Asynchronous execution pipelines generalize across computational domains, with common underlying primitives and design recipes:

Checkpoint/Lock/Suspend/Resume patterns apply for off-chain compute, oracle calls, FHE, and ZK-proofs in blockchain (Zhou et al., 28 Jul 2025).
Partial-order DAG scheduling applies in multi-robot, workflow, and fixpoint distributed programming (Huang et al., 20 Mar 2025, Lafuente et al., 2016, Pascuzzi et al., 2022).
Staleness prediction/correction unifies pipelines in distributed deep learning and streaming systems (Ajanthan et al., 2 May 2025, Guan et al., 2019, Yang et al., 2019).
Automated constraint generation via static analysis, whether timing (HDL), communication (JaxPP), or resource safety (Tawa), facilitates adoption for non-expert users (Nielsen et al., 2023, Xhebraj et al., 2024, Chen et al., 16 Oct 2025).
Dynamic scaling, adaptive scheduling, and buffered communication enable robust performance when system, data, or topology changes arise—seen in runtime message monitors (fluxional pipelines), commit-point heuristics (Reddio), and pipeline utilization adaptation (Brodu et al., 2015, Qi et al., 6 Mar 2025).

However, extension to highly dynamic or adversarial environments (e.g., WAN, highly heterogeneous GPUs, frequent node/link failures) may require further innovation in synchronization, recovery, and staleness mitigation.

7. Best Practices, Design Insights, and Future Directions

Successful asynchronous pipelines are typified by:

Maximally overlapping compute, communication, and storage via intelligent buffering, scheduling, and topology-aware partitioning.
Clean abstractions decoupling high-level logic from hardware or system-level details.
Low-overhead safety and deadlock-avoidance: enforced at the cost of minimal additional resource or latency.
Auto-tuning of pipeline depths, partitions, and resource assignments via analytical models (e.g. queue-theory, staleness bounds, occupancy predictions).
Quantitative modeling and metrics: utilization, makespan, throughput, resource usage, at levels matching the system's granularity and critical path.
Robust recovery and fault-tolerance: leveraging monotonicity, checkpointing, or barrier minimality for rapid stabilization.

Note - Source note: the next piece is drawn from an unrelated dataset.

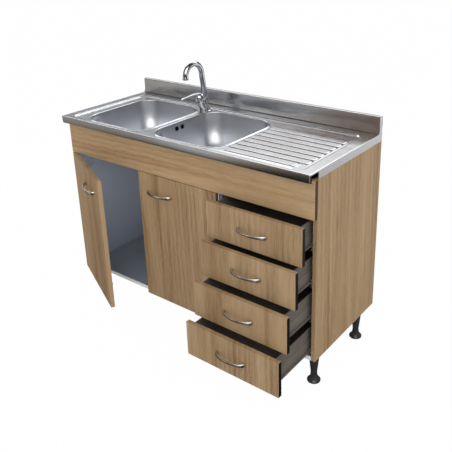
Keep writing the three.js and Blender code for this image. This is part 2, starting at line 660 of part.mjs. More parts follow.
// Hinge arm: a pressed channel on its plate, cranked out to the link that enters the cup.
// "reach" is how far the link stands from the carcass board that carries the plate.
function hingeArm(side, reach) {
  const mountPlate = box(0, 2, 82, 122, -9, 9);
  const wing = box(0, 2, 94, 108, -26, 26);
  const arm = prism([
    [3, 118], [3, 62], [reach - 3.5, 54], [reach - 3.5, 45], [reach + 3.5, 45], [reach + 3.5, 56],
    [11, 67], [11, 118],
  ], -6, 6);
  const hollow = box(4.5, 9.5, 70, 119, -4.5, 7);
  const boss = rod(5, 0, 4, 10).rotateY(Math.PI / 2).translate(0, 101, 0);
  const built = join(mountPlate, wing, cut(arm, hollow), boss);
  return side > 0 ? built : built.scale(-1, 1, 1);
}

function door(name, hingeX, side, ajar, handleFromEdge) {
  const leaf = new THREE.Group();
  leaf.position.set(hingeX, FACE, 0);
  leaf.rotation.z = -side * THREE.MathUtils.degToRad(ajar);
  unit.add(leaf);
  add('door_' + name, doorBoard(side), oak, leaf);
  const handle = add('handle_door_' + name, bowHandle(), nickel, leaf);
  handle.position.set(side * (DOOR_W - handleFromEdge - HANDLE_L / 2), -FIT, TOP_Z - 244);
  HINGE_Z.forEach((z, i) => {
    const level = i === 0 ? 'lower' : 'upper';
    const cup = add(`hinge_cup_${name}_${level}`, hingeCup(side), zinc, leaf);
    cup.position.z = z;
  });
  const carcassFace = side > 0 ? -INNER_X : PARTITION_X - BOARD / 2;
  const reach = Math.abs(hingeX + side * (CUP_IN + 2) - carcassFace);
  HINGE_Z.forEach((z, i) => {
    const level = i === 0 ? 'lower' : 'upper';
    const arm = add(`hinge_arm_${name}_${level}`, hingeArm(side, reach), zinc);
    arm.position.set(carcassFace + side * FIT, 0, z);
  });
}

door('left', DOOR_LEFT_X, 1, DOOR_AJAR, 76);
door('right', DOOR_RIGHT_X, -1, 0, 48);

// ---------------------------------------------------------------- drawers
const BAY_LEFT = PARTITION_X + BOARD / 2;
const TRAY_W = INNER_X - BAY_LEFT - 2 * RUNNER_SPACE;
const TRAY_X = (INNER_X + BAY_LEFT) / 2;
const TRAY_FRONT = FACE + BOARD + FIT;

// Moulded tray: rounded corners, a rim, a lengthwise groove half way up and runner strips below.
function tray(rim) {
  const base = rim - TRAY_H;
  const middle = base + TRAY_H / 2;
  const ring = (inset, z) => roundedRing(TRAY_W - 2 * inset, TRAY_L - 2 * inset, 8, z,
    { cx: TRAY_X, cy: TRAY_FRONT + TRAY_L / 2, steps: 2 });
  const shell = skin([
    ring(3, base), ring(0.5, base + 2), ring(0.5, middle - 3),
    ring(3.2, middle - 1.5), ring(3.2, middle + 2),
    ring(1.8, middle + 3.5), ring(1.8, rim - 5), ring(0, rim - 4), ring(0, rim),
    ring(5.5, rim), ring(5.5, base + 3),
  ]);
  const strips = [-1, 1].map((side) => {
    const inner = TRAY_X + side * (TRAY_W / 2 - 4);
    const outer = TRAY_X + side * (TRAY_W / 2 + 8.5);
    const back = TRAY_FRONT + TRAY_L - 4;
    return box(Math.min(inner, outer), Math.max(inner, outer), TRAY_FRONT + 30, back, base, base + 2.5);
  });
  return join(shell, ...strips);
}

// Cabinet runner: a channel screwed to the bay's wall, with the roller that carries the tray's strip.
function runner(side, rim) {
  const base = rim - TRAY_H;
  const wall = side > 0 ? INNER_X - FIT : BAY_LEFT + FIT;
  const x = (off) => wall - side * off;
  const section = [
    [x(0), base - 17], [x(10.5), base - 17], [x(10.5), base - 15.5], [x(1.5), base - 15.5],
    [x(1.5), base + 7], [x(10.5), base + 7], [x(10.5), base + 8.5], [x(0), base + 8.5],
  ];
  const front = CARCASS_FRONT + 3;
  const channel = runY(section, front, TRAY_FRONT + TRAY_L);
  const axle = rod(2.5, 0.5, 10, 6);
  const roller = join(rod(7, 3, 9.5, 12), axle)
    .rotateY(-side * Math.PI / 2)
    .translate(wall, front + 12, base - 7.6);
  return join(channel, roller);
}

function drawer(number) {
  const top = FRONTS_TOP - (number - 1) * DRAWER_PITCH;
  const rim = top - TRAY_DROP;
  const pulled = new THREE.Group();
  pulled.position.y = -DRAWER_OUT[number - 1];
  unit.add(pulled);
  const left = DRAWER_RIGHT_X - DRAWER_FRONT_W;
  const front = box(left, DRAWER_RIGHT_X, FACE, FACE + BOARD, top - DRAWER_FRONT_H, top);
  add(`drawer_front_${number}`, front, oak, pulled);
  add(`drawer_tray_${number}`, tray(rim), trayPlastic, pulled);
  const handle = add(`drawer_handle_${number}`, bowHandle(), nickel, pulled);
  handle.position.set((left + DRAWER_RIGHT_X) / 2, FACE - FIT, top - DRAWER_FRONT_H / 2);
  add(`runner_left_${number}`, runner(-1, rim), zinc);
  add(`runner_right_${number}`, runner(1, rim), zinc);
}

DRAWER_OUT.forEach((_, i) => drawer(i + 1));

// ---------------------------------------------------------------- legs
// Tapered leg with a bore from below, and a flared pad whose stem screws into it.
function leg() {
  return turned([
    [4.6, PAD_H], [12, PAD_H], [13.5, 50], [20, FOOT_H - 14], [22, FOOT_H - 4], [22, FOOT_H - FIT],
    [0, FOOT_H - FIT], [0, PAD_H + 50], [4.6, PAD_H + 50], [4.6, PAD_H],
  ], 12);
}

function legPad() {
  return turned([
    [0, 0], [24, 0], [25, 2], [25, 5], [21, 9], [15, 19], [12.5, PAD_H - 5], [12.5, PAD_H - FIT],
    [4.2, PAD_H - FIT], [4.2, PAD_H + 45], [0, PAD_H + 45],
  ], 12);
}

for (const [side, sideName] of [[-1, 'left'], [1, 'right']]) {
  LEG_Y.forEach((y, i) => {
    const corner = (i === 0 ? 'front_' : 'rear_') + sideName;
    add('leg_' + corner, leg(), legPlastic).position.set(side * LEG_X, y, 0);
    add('leg_pad_' + corner, legPad(), legPlastic).position.set(side * LEG_X, y, 0);
  });
}

const sinkUnit = new THREE.Group();
sinkUnit.add(unit);
export default sinkUnit;
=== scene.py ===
"""Kitchen sink unit, 120 x 50 cm: the visible model and its finishes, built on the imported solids.

Shapes are drawn in millimetres of the unit: x from its middle, y back from the worktop's front
edge, z above the floor. They are turned into the frame's metres when a piece is made.
"""
import math

import bmesh
import bpy
from bpy.props import FloatProperty, FloatVectorProperty, IntProperty, PointerProperty
from mathutils import Matrix, Vector, geometry


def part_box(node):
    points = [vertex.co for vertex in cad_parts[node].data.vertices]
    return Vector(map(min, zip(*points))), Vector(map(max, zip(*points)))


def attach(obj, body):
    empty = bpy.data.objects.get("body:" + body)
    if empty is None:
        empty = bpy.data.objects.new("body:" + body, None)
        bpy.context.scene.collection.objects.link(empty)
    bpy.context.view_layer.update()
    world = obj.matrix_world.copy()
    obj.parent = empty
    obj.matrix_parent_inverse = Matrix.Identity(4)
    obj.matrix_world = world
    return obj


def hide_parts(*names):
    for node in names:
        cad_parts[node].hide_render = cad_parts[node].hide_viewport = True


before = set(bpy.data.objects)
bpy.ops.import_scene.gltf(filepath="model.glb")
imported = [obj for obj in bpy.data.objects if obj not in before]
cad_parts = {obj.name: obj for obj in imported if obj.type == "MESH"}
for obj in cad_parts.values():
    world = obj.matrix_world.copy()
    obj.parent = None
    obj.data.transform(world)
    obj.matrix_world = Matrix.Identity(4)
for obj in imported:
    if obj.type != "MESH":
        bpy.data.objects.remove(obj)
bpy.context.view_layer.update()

bl_info = {
    "name": "Kitchen sink unit",
    "version": (1, 0, 0),
    "blender": (4, 5, 0),
    "location": "View3D > Sidebar > Sink unit",
    "description": "Builds the stainless worktop, tap, drawers and finishes of a kitchen sink unit",
    "category": "Object",
}

MM = 0.001
FRONT_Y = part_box("sink_top")[0].y  # the worktop's front edge in the frame
WORKTOP_H = 850.0
HALF_W = 600.0
FOLD_R = 4.0  # how far the rounded edge reaches in from the worktop's front and ends
RISE_Y = 475.0  # where the rim turns up to the upstand
UPSTAND_Y = (480.0, 500.0)
UPSTAND_TOP = WORKTOP_H + 65.0
PAN_H = 846.0
BOWLS = {"left": -333.5, "right": 34.5}
BOWL_Y = 217.0
BOWL_SIZE = (335.0, 370.0)
BOWL_TOP = 844.5
BOWL_FLOOR = 694.5
SLOT_Z = BOWL_TOP - 21.5
TAP = Vector((-148.0, 378.0, 846.3))
DRAWERS = (1, 2, 3, 4)
DOOR_AJAR = 25.5  # degrees that the left door stands open at rest
BACKWARDS = Vector((0, 1, 0))


# ------------------------------------------------------------------ drawing shapes
def spread(colour):
    """A display colour as the linear colour that the shaders use."""
    return tuple(c / 12.92 if c <= 0.04045 else ((c + 0.055) / 1.055) ** 2.4 for c in colour)


def shade(colour, factor):
    """A linear colour made lighter or darker."""
    return tuple(min(c * factor, 1) for c in colour)


def to_frame(p):
    return Vector((p[0] * MM, p[1] * MM + FRONT_Y, p[2] * MM))


def unit_box(node):
    """The low and high corner of a solid, in the unit's millimetres."""
    return [Vector((p.x / MM, (p.y - FRONT_Y) / MM, p.z / MM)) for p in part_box(node)]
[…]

Research continues to push the envelope by integrating learning-based runtime adaptation, extending to retrainable/incremetal pipelines, fine-grained control plane isolation, and direct hardware support for micro-message synchronization.

These principles are instantiated, optimized, and theoretically analyzed in modern asynchronous execution pipelines across software, hardware, distributed, and cyber-physical computing (Chen et al., 16 Oct 2025, Huang et al., 20 Mar 2025, Guan et al., 2019, Ajanthan et al., 2 May 2025, Pascuzzi et al., 2022, Liu et al., 2023, Nielsen et al., 2023, Lafuente et al., 2016).